[Your goal]
Everything from the line containing "bpy.data.objects.remove(obj)" to the line containing "COIL_TURNS = 3.25", both lines included, must be copied exactly; nothing else should be.

[Data section]
>> BEGIN
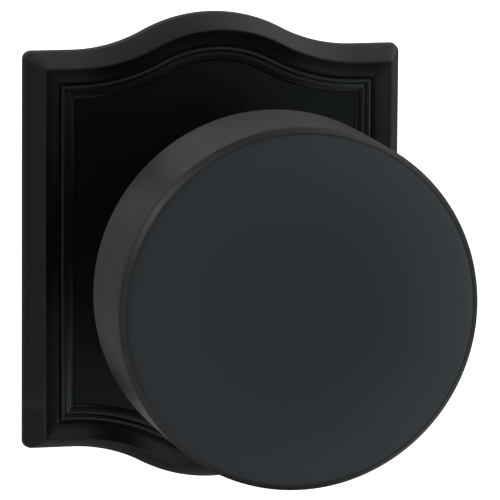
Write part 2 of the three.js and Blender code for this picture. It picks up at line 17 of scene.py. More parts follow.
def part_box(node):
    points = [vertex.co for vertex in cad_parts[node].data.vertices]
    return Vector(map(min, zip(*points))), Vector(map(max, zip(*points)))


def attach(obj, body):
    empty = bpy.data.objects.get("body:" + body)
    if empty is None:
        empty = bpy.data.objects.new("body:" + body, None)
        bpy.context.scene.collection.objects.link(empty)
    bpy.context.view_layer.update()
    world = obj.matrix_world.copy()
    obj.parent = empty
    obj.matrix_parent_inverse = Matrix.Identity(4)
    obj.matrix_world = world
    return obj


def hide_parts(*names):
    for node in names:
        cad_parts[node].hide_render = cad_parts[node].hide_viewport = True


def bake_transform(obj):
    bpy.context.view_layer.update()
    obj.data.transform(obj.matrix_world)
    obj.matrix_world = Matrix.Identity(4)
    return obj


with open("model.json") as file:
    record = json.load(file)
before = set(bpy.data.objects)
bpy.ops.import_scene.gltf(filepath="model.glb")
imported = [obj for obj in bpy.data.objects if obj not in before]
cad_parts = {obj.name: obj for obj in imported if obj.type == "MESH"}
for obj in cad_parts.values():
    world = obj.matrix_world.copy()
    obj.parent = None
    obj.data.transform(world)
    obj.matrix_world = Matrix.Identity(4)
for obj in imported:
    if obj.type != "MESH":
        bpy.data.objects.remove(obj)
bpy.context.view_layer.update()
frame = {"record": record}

MM = 0.001


def reach(node):
    """A round piece's radius, and the outs of its back and its front."""
    low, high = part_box(node)
    return high.x, -high.y, -low.y


BODY_OF = {node: body for body, nodes in frame["record"]["behaviour"]["bodies"].items() for node in nodes}
SLOT_OF = {part["node"]: part["material_slot"] for part in frame["record"]["subparts"]}

# ---- sizes ----

GAP = 0.3 * MM
BREAK = 0.15 * MM  # the small rounding on a machined or stamped edge
PAST = 1 * MM  # how far a cutting tool reaches past what it cuts

# Rosette
_, rosette_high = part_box("rosette")
HALF_WIDTH = rosette_high.x
HALF_HEIGHT = rosette_high.z
ARCH_RISE = 6.5 * MM
OGEE_RADIUS = 27.5 * MM
CORNER_RADIUS = 1.5 * MM
SHARP_RADIUS = 0.3 * MM
ARRIS_INSET = 2.95 * MM
ARRIS_OUT = 7.4 * MM
END_NARROWING = 0.4 * MM  # the mouldings are this much narrower along the arches than down the sides
BEAD_INSET = 6.65 * MM
BEAD_RADIUS = 0.58 * MM
COVE_OUT = 4.95 * MM
PANEL_INSET = 9.0 * MM
PANEL_OUT = 4.0 * MM
CEILING_OUT = 2.4 * MM
BORE_RADIUS = 13.7 * MM

# Knob
KNOB_RADIUS, _, KNOB_FRONT = reach("knob_face")
_, KNOB_BACK, _ = reach("knob_shell")
FACE_CROWN = 0.5 * MM
CHAMFER = 1.0 * MM
SEAM = 68.0 * MM
HAIRLINE = 0.05 * MM
SHEET = 1.6 * MM
NECK_HOLE = 10.3 * MM
SET_SCREW_OUT = 14 * MM
SET_SCREW_HOLE = 2.8 * MM

# Mounting plate, its screws and its posts
PLATE_INSET = 3.5 * MM
PLATE_CORNER = 2.0 * MM
_, PLATE_BACK, PLATE_FRONT = reach("mounting_plate")
PLATE_SCREWS = [f"plate_screw_{i + 1}" for i in range(4)]
RIVETS = [f"cage_rivet_{i + 1}" for i in range(4)]
POSTS = [f"mounting_post_{i + 1}" for i in range(2)]
SCREW_RADIUS = 1.5 * MM
STEM_RADIUS = 2.6 * MM
RIVET_RADIUS = 1.5 * MM

# Hub, cage and spring
HUB_RADIUS = 9 * MM
HUB_FLANGE_BACK = -3 * MM
LUG_HALF = 2.5 * MM
STOP_ANGLE = radians(61.5)  # the turn at which the lug meets the end of the cage's window
PIN_HOLE = 1.3 * MM
CAGE_RADIUS = 13 * MM
CAGE_WALL = 1.2 * MM
WIRE = 1.5 * MM
COIL_RADIUS = 11 * MM
COIL_TURNS = 3.25

KNOB_SIDES = 256
PIECE_SIDES = 96
SMALL_SIDES = 48


# ---- outlines ----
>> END
[Solution to this exercise]
        bpy.data.objects.remove(obj)
bpy.context.view_layer.update()
frame = {"record": record}

MM = 0.001


def reach(node):
    """A round piece's radius, and the outs of its back and its front."""
    low, high = part_box(node)
    return high.x, -high.y, -low.y


BODY_OF = {node: body for body, nodes in frame["record"]["behaviour"]["bodies"].items() for node in nodes}
SLOT_OF = {part["node"]: part["material_slot"] for part in frame["record"]["subparts"]}

# ---- sizes ----

GAP = 0.3 * MM
BREAK = 0.15 * MM  # the small rounding on a machined or stamped edge
PAST = 1 * MM  # how far a cutting tool reaches past what it cuts

# Rosette
_, rosette_high = part_box("rosette")
HALF_WIDTH = rosette_high.x
HALF_HEIGHT = rosette_high.z
ARCH_RISE = 6.5 * MM
OGEE_RADIUS = 27.5 * MM
CORNER_RADIUS = 1.5 * MM
SHARP_RADIUS = 0.3 * MM
ARRIS_INSET = 2.95 * MM
ARRIS_OUT = 7.4 * MM
END_NARROWING = 0.4 * MM  # the mouldings are this much narrower along the arches than down the sides
BEAD_INSET = 6.65 * MM
BEAD_RADIUS = 0.58 * MM
COVE_OUT = 4.95 * MM
PANEL_INSET = 9.0 * MM
PANEL_OUT = 4.0 * MM
CEILING_OUT = 2.4 * MM
BORE_RADIUS = 13.7 * MM

# Knob
KNOB_RADIUS, _, KNOB_FRONT = reach("knob_face")
_, KNOB_BACK, _ = reach("knob_shell")
FACE_CROWN = 0.5 * MM
CHAMFER = 1.0 * MM
SEAM = 68.0 * MM
HAIRLINE = 0.05 * MM
SHEET = 1.6 * MM
NECK_HOLE = 10.3 * MM
SET_SCREW_OUT = 14 * MM
SET_SCREW_HOLE = 2.8 * MM

# Mounting plate, its screws and its posts
PLATE_INSET = 3.5 * MM
PLATE_CORNER = 2.0 * MM
_, PLATE_BACK, PLATE_FRONT = reach("mounting_plate")
PLATE_SCREWS = [f"plate_screw_{i + 1}" for i in range(4)]
RIVETS = [f"cage_rivet_{i + 1}" for i in range(4)]
POSTS = [f"mounting_post_{i + 1}" for i in range(2)]
SCREW_RADIUS = 1.5 * MM
STEM_RADIUS = 2.6 * MM
RIVET_RADIUS = 1.5 * MM

# Hub, cage and spring
HUB_RADIUS = 9 * MM
HUB_FLANGE_BACK = -3 * MM
LUG_HALF = 2.5 * MM
STOP_ANGLE = radians(61.5)  # the turn at which the lug meets the end of the cage's window
PIN_HOLE = 1.3 * MM
CAGE_RADIUS = 13 * MM
CAGE_WALL = 1.2 * MM
WIRE = 1.5 * MM
COIL_RADIUS = 11 * MM
COIL_TURNS = 3.25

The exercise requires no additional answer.